Your task is to copy every line of the entries that contains "before".

**EXERCISE DATA:**
━━━

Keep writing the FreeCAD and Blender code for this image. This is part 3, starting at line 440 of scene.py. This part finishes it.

━━━

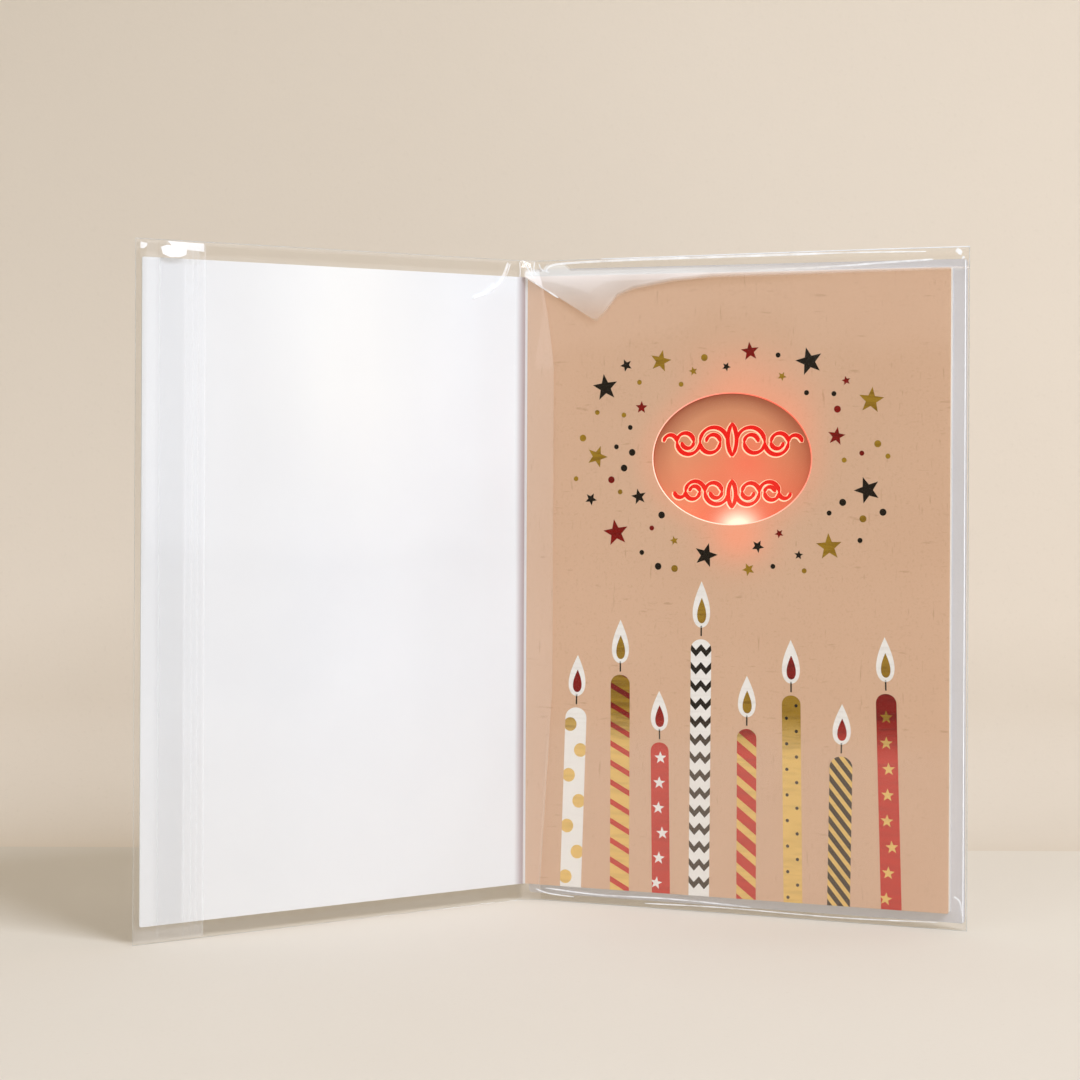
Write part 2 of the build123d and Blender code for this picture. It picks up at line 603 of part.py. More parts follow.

━━━

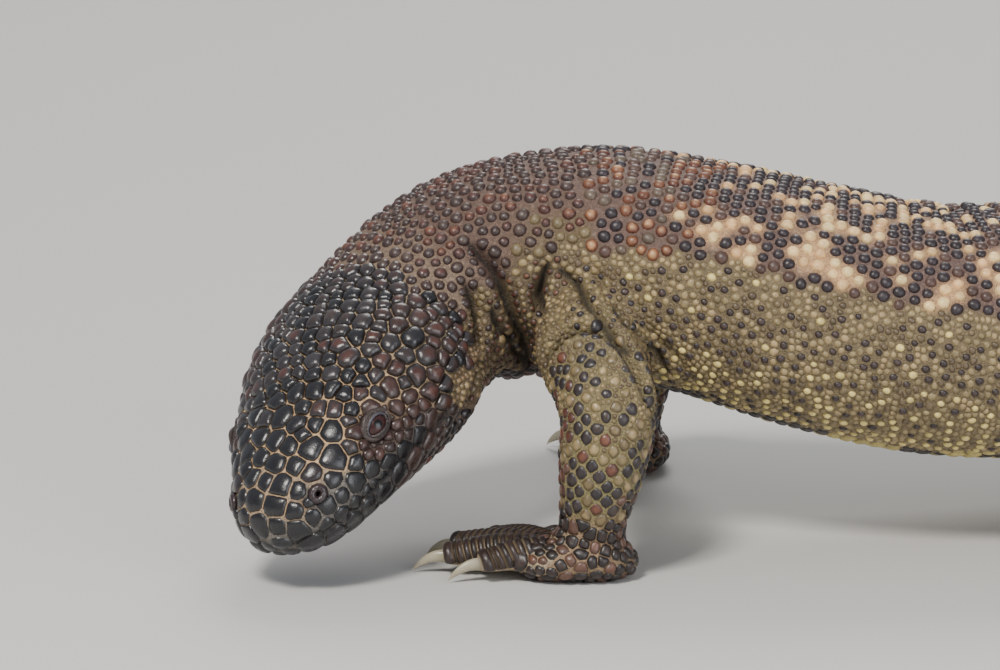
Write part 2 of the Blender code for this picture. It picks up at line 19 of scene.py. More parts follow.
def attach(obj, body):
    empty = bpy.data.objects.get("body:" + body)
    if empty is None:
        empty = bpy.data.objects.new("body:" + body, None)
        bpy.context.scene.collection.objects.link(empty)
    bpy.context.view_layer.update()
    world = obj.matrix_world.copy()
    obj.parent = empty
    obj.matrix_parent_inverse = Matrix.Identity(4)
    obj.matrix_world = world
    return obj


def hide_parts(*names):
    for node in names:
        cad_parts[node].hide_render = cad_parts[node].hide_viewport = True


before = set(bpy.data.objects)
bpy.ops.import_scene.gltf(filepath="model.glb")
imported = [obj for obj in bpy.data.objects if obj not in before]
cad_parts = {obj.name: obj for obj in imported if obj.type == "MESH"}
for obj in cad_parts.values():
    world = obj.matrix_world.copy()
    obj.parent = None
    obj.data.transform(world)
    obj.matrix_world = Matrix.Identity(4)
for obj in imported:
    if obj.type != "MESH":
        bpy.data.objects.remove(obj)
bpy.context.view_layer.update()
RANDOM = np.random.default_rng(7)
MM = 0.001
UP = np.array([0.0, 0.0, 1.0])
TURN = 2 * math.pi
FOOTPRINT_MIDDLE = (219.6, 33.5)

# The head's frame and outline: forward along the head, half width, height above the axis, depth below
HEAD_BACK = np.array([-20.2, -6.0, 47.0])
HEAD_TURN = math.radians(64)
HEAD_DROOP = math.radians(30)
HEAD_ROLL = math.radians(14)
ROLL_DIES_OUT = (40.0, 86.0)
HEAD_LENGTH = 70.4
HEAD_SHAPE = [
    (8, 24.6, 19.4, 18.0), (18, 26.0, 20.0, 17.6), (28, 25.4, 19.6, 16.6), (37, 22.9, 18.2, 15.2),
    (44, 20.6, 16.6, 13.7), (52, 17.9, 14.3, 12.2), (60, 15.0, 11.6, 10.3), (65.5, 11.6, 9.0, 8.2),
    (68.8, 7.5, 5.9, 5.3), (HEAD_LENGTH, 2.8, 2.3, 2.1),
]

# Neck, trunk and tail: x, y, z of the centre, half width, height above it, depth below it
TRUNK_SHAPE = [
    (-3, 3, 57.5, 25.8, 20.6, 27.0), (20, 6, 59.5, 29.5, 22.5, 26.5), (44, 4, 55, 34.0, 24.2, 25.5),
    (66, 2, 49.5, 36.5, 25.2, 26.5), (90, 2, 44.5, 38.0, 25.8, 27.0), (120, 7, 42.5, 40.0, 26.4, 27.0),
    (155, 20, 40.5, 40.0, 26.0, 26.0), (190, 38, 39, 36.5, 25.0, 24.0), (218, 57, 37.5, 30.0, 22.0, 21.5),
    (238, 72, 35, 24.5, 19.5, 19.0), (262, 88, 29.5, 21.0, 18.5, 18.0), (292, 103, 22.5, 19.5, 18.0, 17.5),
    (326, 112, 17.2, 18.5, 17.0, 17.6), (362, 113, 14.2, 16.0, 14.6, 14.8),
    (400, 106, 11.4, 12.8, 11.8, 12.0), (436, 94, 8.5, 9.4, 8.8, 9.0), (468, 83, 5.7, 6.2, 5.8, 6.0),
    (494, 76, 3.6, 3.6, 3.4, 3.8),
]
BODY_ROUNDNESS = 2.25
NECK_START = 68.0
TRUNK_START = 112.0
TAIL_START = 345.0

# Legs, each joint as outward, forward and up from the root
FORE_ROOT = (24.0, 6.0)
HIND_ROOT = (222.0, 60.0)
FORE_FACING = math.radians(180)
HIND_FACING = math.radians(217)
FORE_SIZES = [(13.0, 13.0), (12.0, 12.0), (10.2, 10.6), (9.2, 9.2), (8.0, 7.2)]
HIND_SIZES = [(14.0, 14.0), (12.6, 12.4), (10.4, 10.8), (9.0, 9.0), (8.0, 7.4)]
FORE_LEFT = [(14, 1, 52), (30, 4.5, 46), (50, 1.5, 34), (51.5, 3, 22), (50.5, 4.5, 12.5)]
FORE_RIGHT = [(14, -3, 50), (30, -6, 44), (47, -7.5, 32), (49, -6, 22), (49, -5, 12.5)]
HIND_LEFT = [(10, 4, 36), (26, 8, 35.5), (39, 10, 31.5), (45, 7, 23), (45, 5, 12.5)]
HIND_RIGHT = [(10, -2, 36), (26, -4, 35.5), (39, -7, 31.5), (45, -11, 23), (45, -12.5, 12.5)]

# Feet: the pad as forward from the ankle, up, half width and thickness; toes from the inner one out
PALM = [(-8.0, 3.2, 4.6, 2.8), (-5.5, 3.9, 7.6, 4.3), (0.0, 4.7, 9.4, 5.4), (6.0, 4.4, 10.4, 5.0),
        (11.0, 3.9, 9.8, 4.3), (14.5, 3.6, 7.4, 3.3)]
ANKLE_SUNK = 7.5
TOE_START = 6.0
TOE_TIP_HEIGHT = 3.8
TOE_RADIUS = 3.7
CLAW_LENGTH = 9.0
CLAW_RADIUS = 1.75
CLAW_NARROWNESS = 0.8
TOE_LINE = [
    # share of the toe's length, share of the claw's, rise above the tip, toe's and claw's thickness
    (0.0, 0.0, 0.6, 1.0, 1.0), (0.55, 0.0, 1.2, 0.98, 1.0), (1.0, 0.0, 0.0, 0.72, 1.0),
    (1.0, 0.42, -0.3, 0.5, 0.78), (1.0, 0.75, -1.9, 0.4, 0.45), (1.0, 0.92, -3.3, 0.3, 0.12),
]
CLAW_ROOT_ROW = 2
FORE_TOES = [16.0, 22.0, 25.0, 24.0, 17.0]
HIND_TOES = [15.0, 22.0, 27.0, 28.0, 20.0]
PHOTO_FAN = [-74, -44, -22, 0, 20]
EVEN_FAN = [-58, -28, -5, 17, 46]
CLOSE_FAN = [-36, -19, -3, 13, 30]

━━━

**FULL ANSWER:**
before = set(bpy.data.objects)
imported = [obj for obj in bpy.data.objects if obj not in before]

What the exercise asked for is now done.